Meeting the Minds – John Vaillant

AU’s Writer In Residence, Part II

This is part two of The Voice Magazine’s Barbara Lehtiniemi’s interview with AU’s 2016-2017 Writer in Residence, John Vaillant. You can read part one of the interview here.

Mr. Vaillant will give his first AU presentation on February 2, entitled “Reckoning the Present: Mediating the tension between the muse and the news.” AU Students are invited to attend in person, by phone, or online.

Your books so far revolve around the intersection of man and the environment. What particularly attracts you to that theme?
I just think it’s the dilemma of our times. It’s our relationship with nature that keeps us alive. If we don’t come to some accommodation with nature, our experience of life is going to change dramatically. There’s tension between human goals and the pressing need to maintain natural systems so they can sustain us. I find it the most compelling, powerful issue.

Your last book, The Jaguar’s Children, is your first fiction book, and in an interview with Heidi Staseson from AU you mentioned another novel in the works. Do you see yourself moving more into the realm of fiction rather than non-fiction?
I really admire Peter Matthiessen, who goes back and forth between fiction and non-fiction. Some stories lend themselves to fiction rather than non-fiction. I’d like to be a competent fiction writer as well as a competent non-fiction writer—both have their place. I think each medium resonates with readers in different ways. It’s like taking a boat rather than a car—different vehicles, different ways of approaching a story, and moving through it.

As AU’s Writer-in-Residence, you’ll be available to give feedback to students on their own writing. What would you personally like to have achieved by the end of your residency?
I would love to connect with students. It would be wonderful if students choose to share their writing efforts. I hope to meet some students February 2 when I’m at the Edmonton campus.

Have you been contacted by any Athabasca University students yet?
One so far.

What is a question from students you don’t want to get?
I’m pretty open to questions. Doesn’t mean I’ll answer, though! I don’t have a no-go zone in advance.

How valuable is it for writers to find mentors early on in their career?
I think it really depends on the person. Some prefer to work privately out in the woodshed. Assuming it’s work to be shared—to bridge a gulf between people—then you eventually have to show it. It needn’t be another writer. Just someone with intelligent interest, someone who can value what you write, be moved by it, be interested in it. If you’re an aspiring writer, find someone like that, it doesn’t matter whom: a family member, a friend.

If you have a particular goal in your writing, if you want to focus on writing op-eds, or sonnets, or short stories, for example, find a writer who has that skill. Ideally, find someone who can appreciate what you’re trying to do and hopefully has the breadth of experience to give you guidance. Above all, read.

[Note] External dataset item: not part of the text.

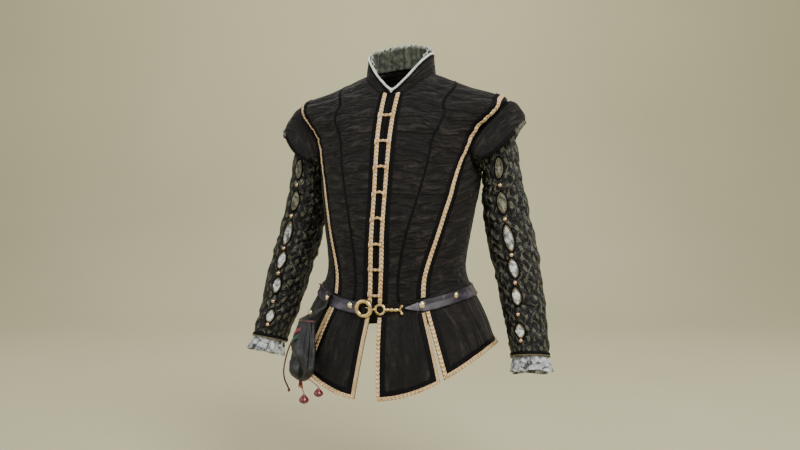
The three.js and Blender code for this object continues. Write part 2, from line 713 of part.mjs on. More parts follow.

The first part of your recent interview with AU garnered a number of harshly negative comments for your views about President-elect Donald Trump. Is that type of criticism something you need to pay attention to as a writer?
Well, if you’re going to express opinions, you have to be prepared for that. I haven’t seen those comments yet. But I’d be happy to engage anyone in rational dialogue.

How closely do you follow Canadian politics?
Selectively—some issues more than others. For example, I tend to follow policies that affect immigration and the environment. And of course I follow issues on energy for my book.

I’m a bit split between the two political scenes. I was born in the U.S. and many of my views were developed there. But they have evolved a lot since I moved to Canada.

What kind of books do you usually read?
There’s not a particular kind of book I read. Right now, I’m reading a biography of Alexander von Humboldt, a late 18th-century explorer. Von Humboldt was one of the first Europeans to recognize that nature was an enormous, integrated system. I’m quite interested in his views and I’ve been reading some of his original writings, too.

I read poetry often, for its phrasing, structure, and economy of language. And I usually have a novel on the go. But right now, I’m reading mostly about fire and oil.